The peaceful resistance has initiated in 2 dimensions: online and in the soundscape.
On February, 2nd, the Yangon Youth Network activist group launched a civil disobedience campaign demanding the return of the democratically elected government on Twitter. The campaign quickly gained momentum due to the immediacy of social media. People also started banging pots and pans every night at 8pm, ‘turning a traditional ritual to cast out evil spirits into a political protest’ (The Economist, 2021).

Then, on the 4th of February, a small group of protesters started marching in the streets of Mandalay, chanting anti-coup slogans and raising three-fingers, a salute taken from the movies The Hunger Games that symbolises resistance against injustice and oppression. The next day, teachers and public service officers joined the contestation, refusing to go to work until the democratic government was restored. Even state-owned propaganda channel staff and police officers joined the movement. On February 6th, thousands of people were taking up the streets in Yangon, despite internet shutdowns. As protests intensify and spread throughout the country, so does the civil disobedience movement.
A general strike was declared on Monday, 22nd. 

In reaction to the mobilization, the army has escalated the force used against civilians. Starting with water cannons and rubber-coated bullets to contain the protests, it then opened fire on a crowd on last Saturday in Mandalay, killing at least 4 people. A curfew has also been imposed, while troops and tanks have been deployed in major cities. Moreover, internet access has been blocked several times, partially or entirely. 

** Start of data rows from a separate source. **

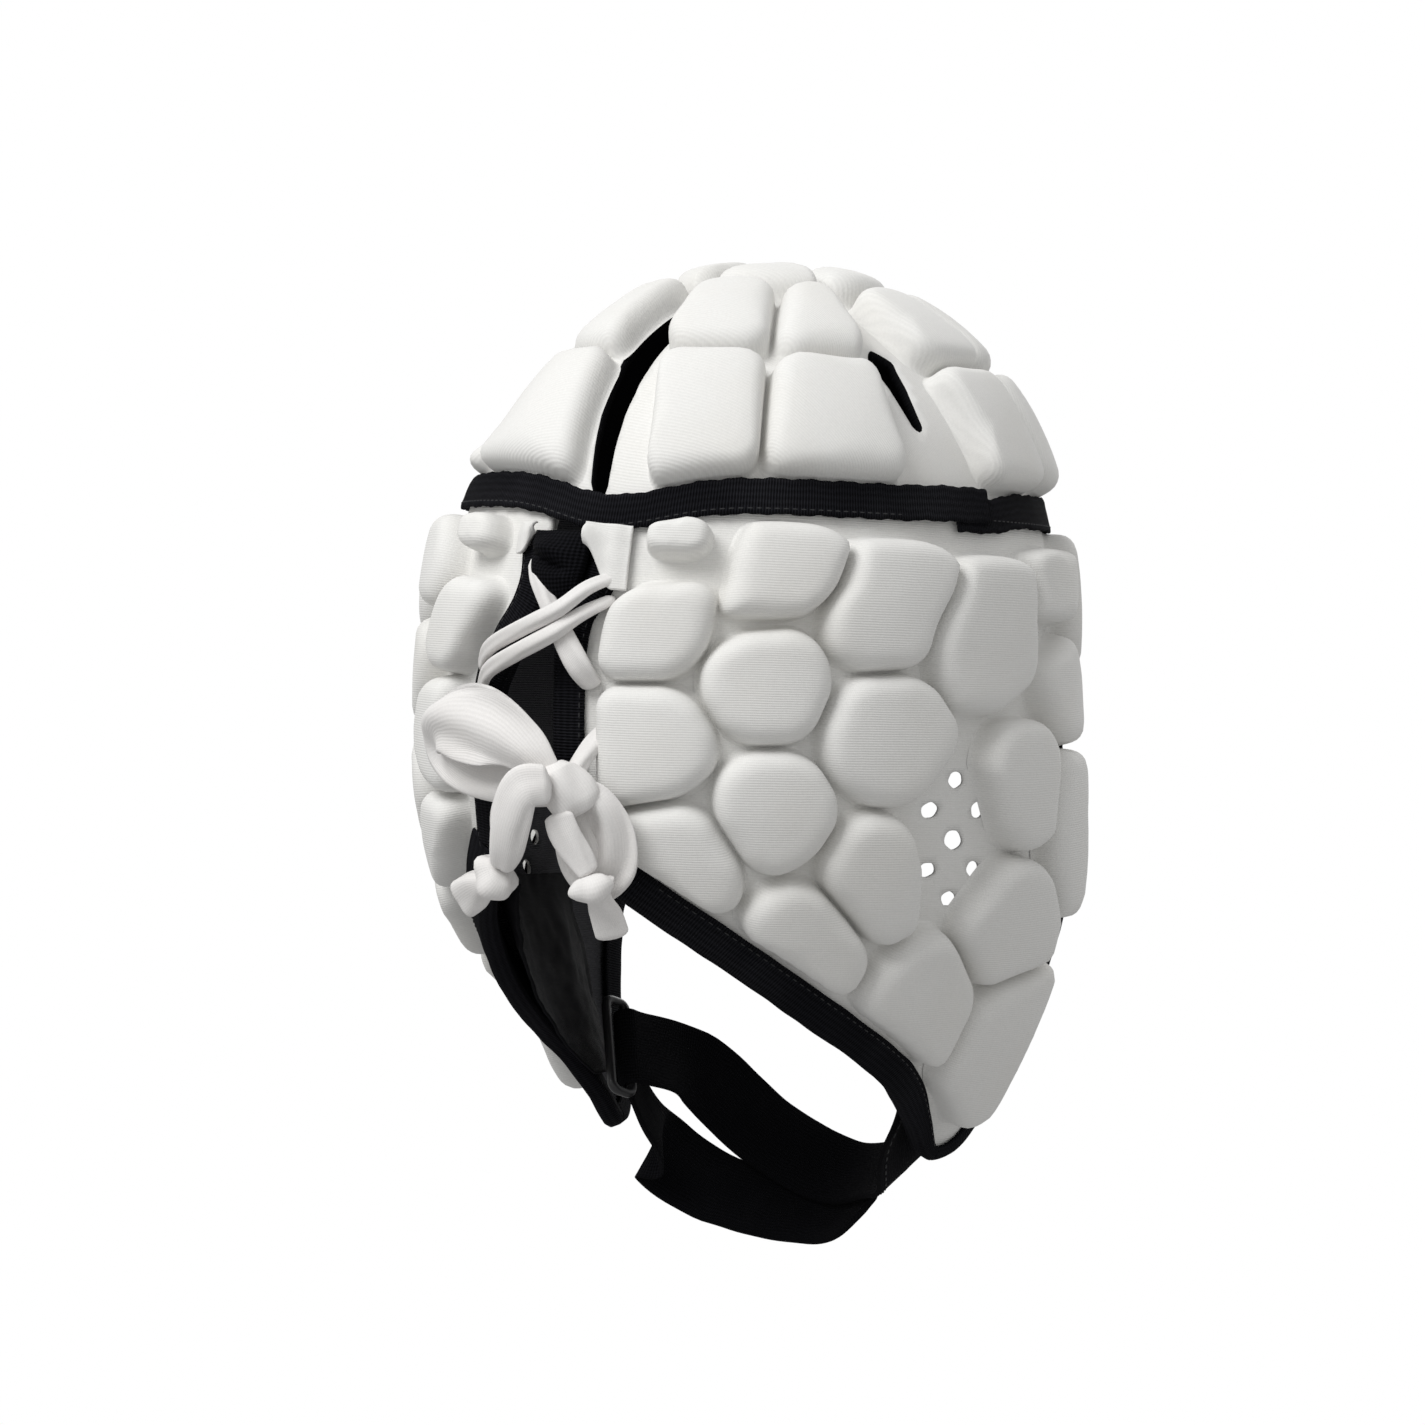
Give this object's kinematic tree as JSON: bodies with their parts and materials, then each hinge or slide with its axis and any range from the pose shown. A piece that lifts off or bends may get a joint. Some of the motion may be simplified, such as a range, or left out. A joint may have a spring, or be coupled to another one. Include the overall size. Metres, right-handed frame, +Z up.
{
  "type": "padded rugby scrum cap",
  "caption": "Soft padded head guard with a moulded pad crown, two side flaps laced at the back, bound edges and a chin strap.",
  "frame": {"origin": "the crown's inner top, where the head meets the cap", "axes": "+Z up, -Y the way the face looks, -X the wearer's right; millimetres in the source"},
  "size_m": [0.1947, 0.2421, 0.2911],
  "materials": {
    "quilted_cover": "matt off-white knitted cover over foam pads",
    "black_webbing": "matt black ribbed tape",
    "lace_cotton": "matt white braided cord",
    "strap_fabric": "matt black padded strap",
    "satin_lining": "black lining with a low sheen",
    "ring_plastic": "satin black plastic"
  },
  "bodies": {
    "root": {"crown": "quilted_cover", "side_panel_right": "quilted_cover", "side_panel_left": "quilted_cover", "crown_band": "black_webbing", "back_binding_right": "black_webbing", "back_binding_left": "black_webbing", "neck_binding_right": "black_webbing", "neck_binding_left": "black_webbing", "face_binding": "black_webbing", "back_gusset": "black_webbing", "lace_cross_over_upper": "lace_cotton", "lace_cross_over_lower": "lace_cotton", "lace_cross_under": "lace_cotton", "bow_loop_left": "lace_cotton", "bow_loop_right": "lace_cotton", "lace_tail_left": "lace_cotton", "lace_tail_right": "lace_cotton", "tail_end_left": "lace_cotton", "tail_end_right": "lace_cotton", "bow_knot": "lace_cotton", "chin_strap": "strap_fabric", "strap_ring": "ring_plastic", "jaw_lining_left": "satin_lining"}
  },
  "joints": []
}
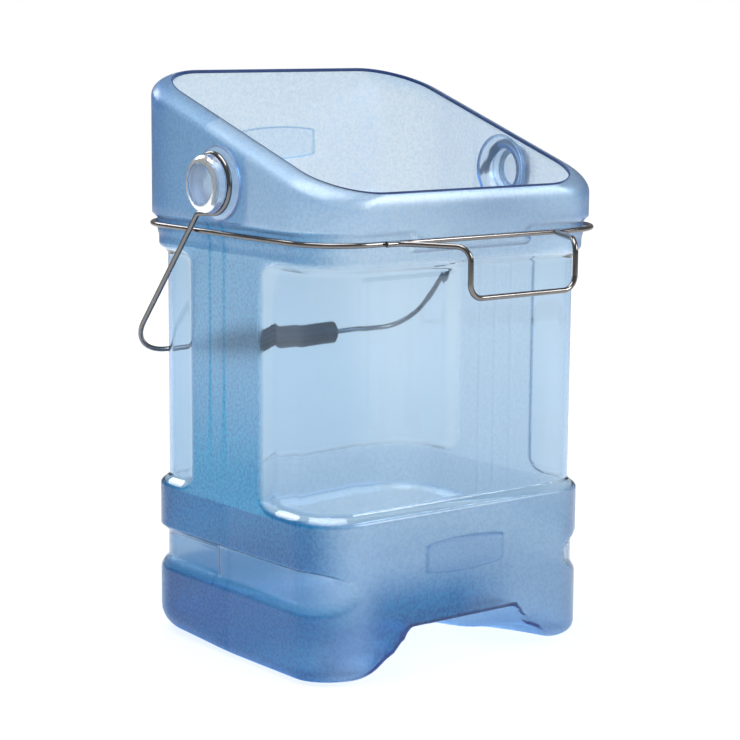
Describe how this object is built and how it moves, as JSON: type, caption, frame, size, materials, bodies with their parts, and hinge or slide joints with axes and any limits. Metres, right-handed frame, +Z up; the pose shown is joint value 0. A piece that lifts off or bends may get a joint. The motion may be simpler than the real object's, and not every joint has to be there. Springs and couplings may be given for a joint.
{
  "type": "ice tote",
  "caption": "Clear blue moulded tub with a slanted mouth, swinging wire bail with a spinning grip, and a wire neck ring with a hook for a bin's rim.",
  "frame": {"origin": "middle of the flat underside of the base, at floor level", "axes": "+Z up, -Y towards the low front of the mouth and the bin hook, X along the bail's turning axis"},
  "size_m": [0.3216, 0.317, 0.45],
  "materials": {
    "tub": "clear blue polycarbonate, finely textured on the hood, bands and pillars",
    "wire": "drawn stainless wire",
    "grip": "black moulded sleeve"
  },
  "bodies": {
    "tote": {"tote_body": "tub", "neck_ring": "wire", "bin_hook": "wire"},
    "bail": {"bail_wire": "wire"},
    "grip": {"bail_grip": "grip"}
  },
  "joints": [
    {"name": "bail_swing", "type": "hinge", "parent": "tote", "child": "bail", "pos_m": [0, 0.004, 0.369], "axis": [1, 0, 0], "range_deg": [0, 237]},
    {"name": "grip_spin", "type": "hinge", "parent": "bail", "child": "grip", "pos_m": [0, 0.12395, 0.22554], "axis": [1, 0, 0], "continuous": true}
  ]
}
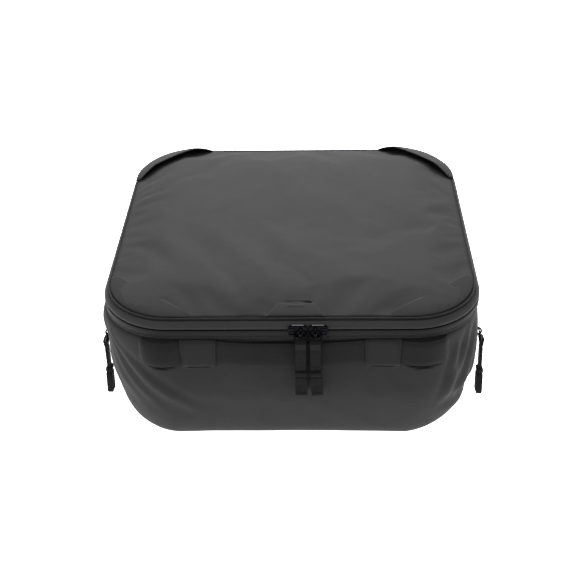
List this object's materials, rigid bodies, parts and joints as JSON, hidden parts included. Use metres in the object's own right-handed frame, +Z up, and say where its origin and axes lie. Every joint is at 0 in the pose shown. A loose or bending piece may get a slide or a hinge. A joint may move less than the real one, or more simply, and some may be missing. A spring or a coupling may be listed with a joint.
{
  "type": "packing cube",
  "caption": "Soft padded travel packing cube with a zipped, rear-hinged lid, a front webbing grab handle and a zipped pocket in each side wall.",
  "frame": {"origin": "on the floor, under the middle of the base", "axes": "+X to the right seen from the front, +Y to the rear where the lid is hinged, +Z up"},
  "size_m": [0.3848, 0.3443, 0.1696],
  "materials": {
    "shell_fabric": "charcoal woven nylon, matt with a faint sheen",
    "rim_tape": "coated zip tape and binding, smooth and slightly satin",
    "webbing": "black ribbed nylon webbing, matt",
    "lining": "grey polyester lining, matt",
    "foam": "soft closed foam, matt",
    "zip_coil": "black nylon coil, satin",
    "gunmetal": "black nickel plate, glossy",
    "rubber": "moulded soft rubber, satin"
  },
  "bodies": {
    "tub": {"tub_shell": "shell_fabric", "tub_lining": "lining", "front_foam_pad": "foam", "rear_foam_pad": "foam", "left_foam_pad": "foam", "right_foam_pad": "foam", "base_foam_pad": "foam", "lower_rim_band": "rim_tape", "lower_zip_coil": "zip_coil", "lower_hinge_leaf": "rim_tape", "handle_webbing": "webbing", "left_handle_keeper": "shell_fabric", "right_handle_keeper": "shell_fabric", "left_pocket_lower_tape": "rim_tape", "left_pocket_upper_tape": "rim_tape", "left_pocket_lower_coil": "zip_coil", "left_pocket_upper_coil": "zip_coil", "right_pocket_lower_tape": "rim_tape", "right_pocket_upper_tape": "rim_tape", "right_pocket_lower_coil": "zip_coil", "right_pocket_upper_coil": "zip_coil"},
    "lid": {"lid_panel": "shell_fabric", "lid_foam_pad": "foam", "lid_lining": "lining", "lid_seam_piping": "rim_tape", "upper_rim_band": "rim_tape", "upper_zip_coil": "zip_coil", "upper_hinge_leaf": "rim_tape", "front_left_corner_patch": "shell_fabric", "front_right_corner_patch": "shell_fabric", "rear_left_corner_pocket": "shell_fabric", "rear_right_corner_pocket": "shell_fabric", "lid_grip_patch": "rubber"},
    "front_left_slider": {"front_left_slider": "gunmetal"},
    "front_left_ring": {"front_left_pull_ring": "gunmetal"},
    "front_left_pull": {"front_left_pull_strap": "webbing", "front_left_pull_grip": "rubber"},
    "front_right_slider": {"front_right_slider": "gunmetal"},
    "front_right_ring": {"front_right_pull_ring": "gunmetal"},
    "front_right_pull": {"front_right_pull_strap": "webbing", "front_right_pull_grip": "rubber"},
    "left_pocket_slider": {"left_pocket_slider": "gunmetal"},
    "left_pocket_ring": {"left_pocket_pull_ring": "gunmetal"},
    "left_pocket_pull": {"left_pocket_pull_strap": "webbing", "left_pocket_pull_grip": "rubber"},
    "right_pocket_slider": {"right_pocket_slider": "gunmetal"},
    "right_pocket_ring": {"right_pocket_pull_ring": "gunmetal"},
    "right_pocket_pull": {"right_pocket_pull_strap": "webbing", "right_pocket_pull_grip": "rubber"}
  },
  "joints": [
    {"name": "lid_hinge", "type": "hinge", "parent": "tub", "child": "lid", "pos_m": [0, 0.1674, 0.148], "axis": [-1, 0, 0], "range_deg": [0, 170]},
    {"name": "front_left_slide", "type": "slide", "parent": "tub", "child": "front_left_slider", "axis": [-1, 0, 0], "range_m": [0, 0.1]},
    {"name": "front_left_ring_swing", "type": "hinge", "parent": "front_left_slider", "child": "front_left_ring", "pos_m": [0.0096, -0.1709, 0.148], "axis": [-1, 0, 0], "range_deg": [0, 90]},
    {"name": "front_left_pull_swing", "type": "hinge", "parent": "front_left_ring", "child": "front_left_pull", "pos_m": [0.0096, -0.17389, 0.13898], "axis": [-1, 0, 0], "range_deg": [0, 85]},
    {"name": "front_right_slide", "type": "slide", "parent": "tub", "child": "front_right_slider", "axis": [1, 0, 0], "range_m": [0, 0.075]},
    {"name": "front_right_ring_swing", "type": "hinge", "parent": "front_right_slider", "child": "front_right_ring", "pos_m": [0.0228, -0.1709, 0.148], "axis": [-1, 0, 0], "range_deg": [0, 90]},
    {"name": "front_right_pull_swing", "type": "hinge", "parent": "front_right_ring", "child": "front_right_pull", "pos_m": [0.0228, -0.17389, 0.13898], "axis": [-1, 0, 0], "range_deg": [0, 85]},
    {"name": "left_pocket_slide", "type": "slide", "parent": "tub", "child": "left_pocket_slider", "axis": [0, 1, 0], "range_m": [0, 0.164]},
    {"name": "left_pocket_ring_swing", "type": "hinge", "parent": "left_pocket_slider", "child": "left_pocket_ring", "pos_m": [-0.1862, -0.0866, 0.086], "axis": [0, 1, 0], "range_deg": [0, 90]},
    {"name": "left_pocket_pull_swing", "type": "hinge", "parent": "left_pocket_ring", "child": "left_pocket_pull", "pos_m": [-0.18919, -0.0866, 0.07698], "axis": [0, 1, 0], "range_deg": [0, 85]},
    {"name": "right_pocket_slide", "type": "slide", "parent": "tub", "child": "right_pocket_slider", "axis": [0, 1, 0], "range_m": [0, 0.164]},
    {"name": "right_pocket_ring_swing", "type": "hinge", "parent": "right_pocket_slider", "child": "right_pocket_ring", "pos_m": [0.1862, -0.0866, 0.086], "axis": [0, -1, 0], "range_deg": [0, 90]},
    {"name": "right_pocket_pull_swing", "type": "hinge", "parent": "right_pocket_ring", "child": "right_pocket_pull", "pos_m": [0.18919, -0.0866, 0.07698], "axis": [0, -1, 0], "range_deg": [0, 85]}
  ]
}
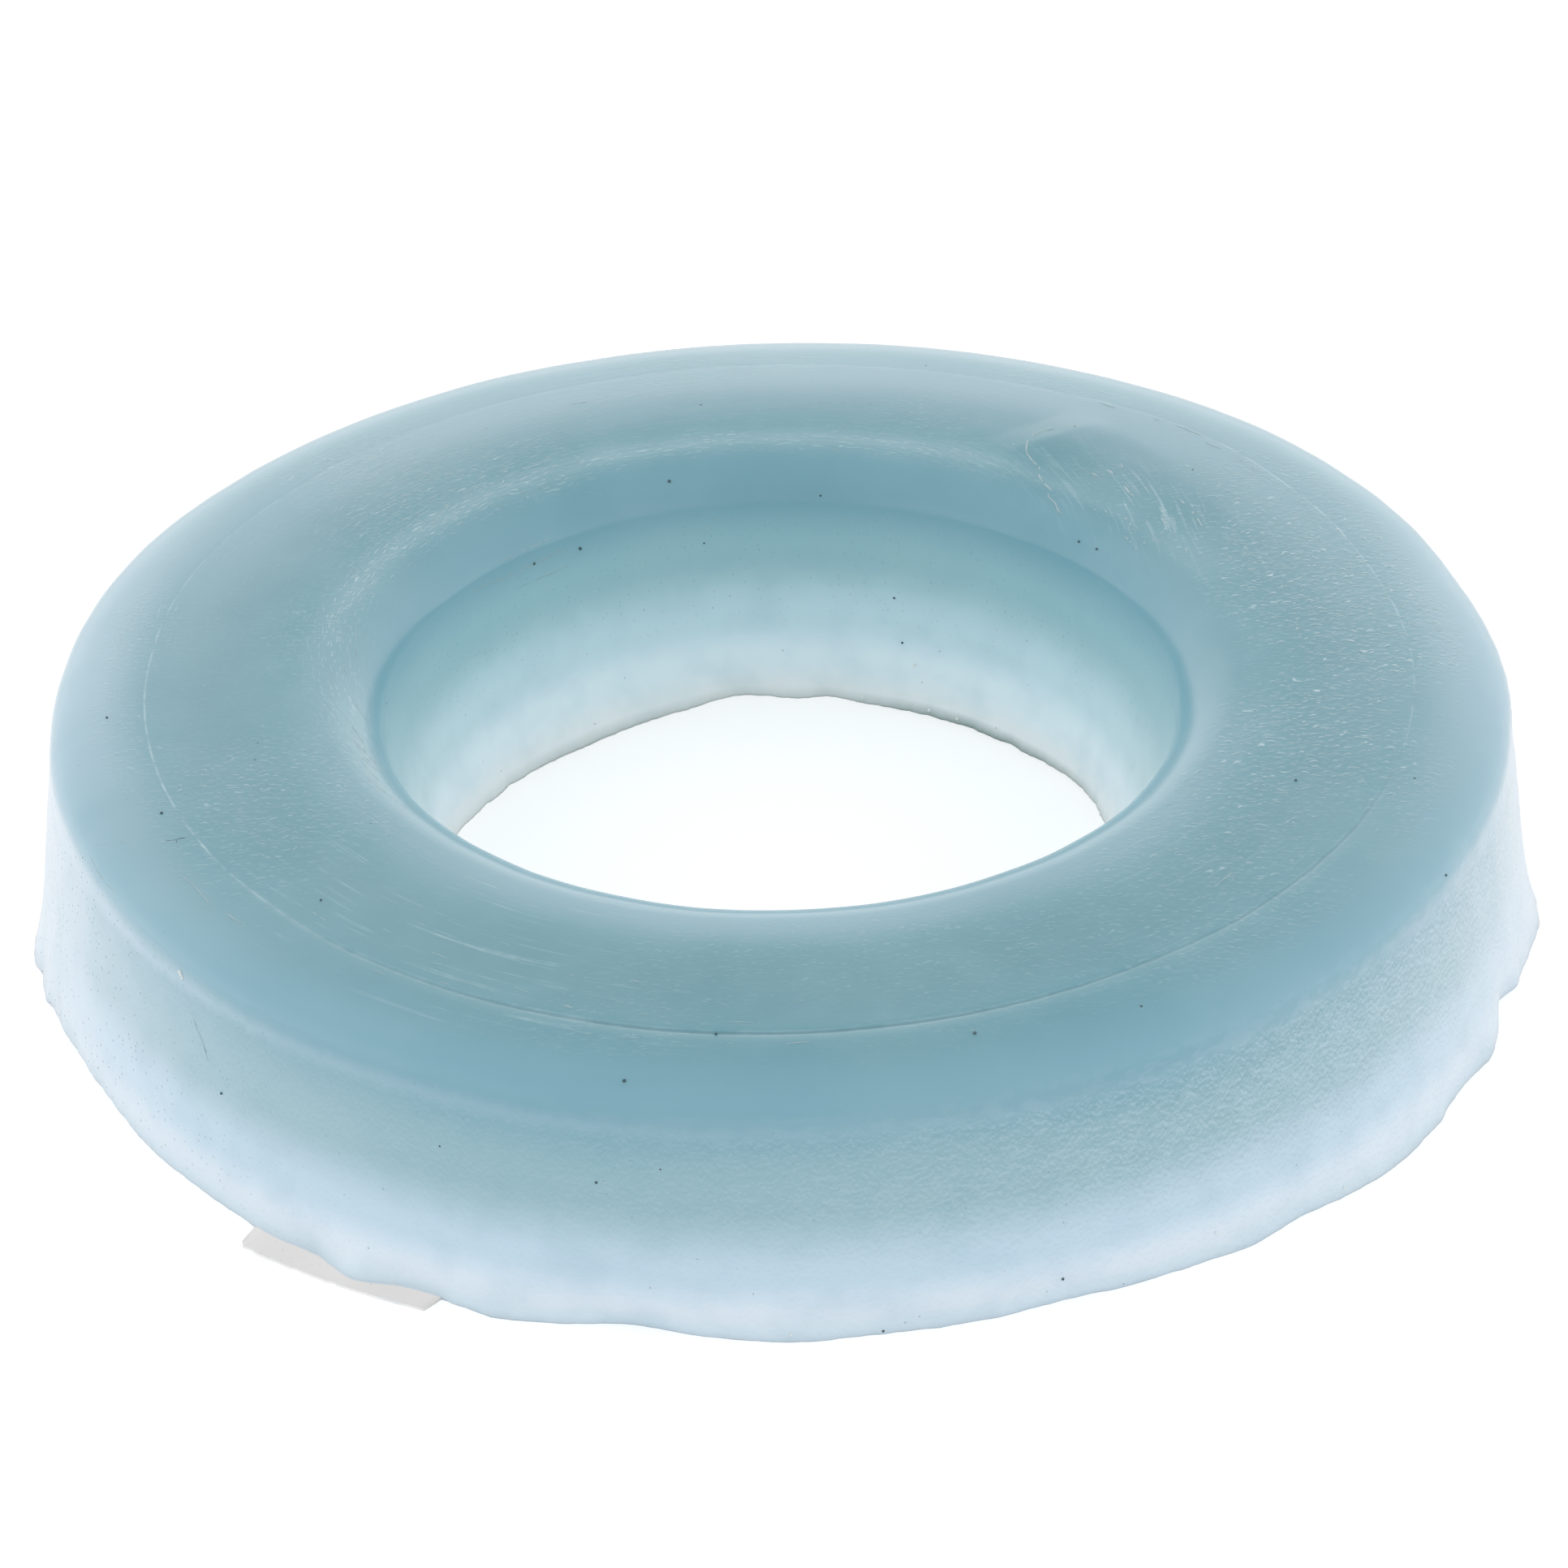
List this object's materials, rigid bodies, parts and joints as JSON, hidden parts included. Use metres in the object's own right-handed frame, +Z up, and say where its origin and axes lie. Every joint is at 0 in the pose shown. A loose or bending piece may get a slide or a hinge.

That takes us to an issue that has been intensely discussed amongst journalists and political analysts: what role is social media playing in the opposition to the coup? The question is of particular salience after Facebook has banned the military from using Facebook and Instagram today.  While such networks  have been crucial in mobilizing people and sharing information, Ashok Swain, professor of Peace and Conflict Research at Uppsala University warns against putting too much emphasis on their importance.
‘Thanks to social media, protests become bigger, they attract international headlines. But does that mean they become successful? Mass mobilization and media coverage alone are not sufficient. What is needed in Myanmar is a regime under international pressure. »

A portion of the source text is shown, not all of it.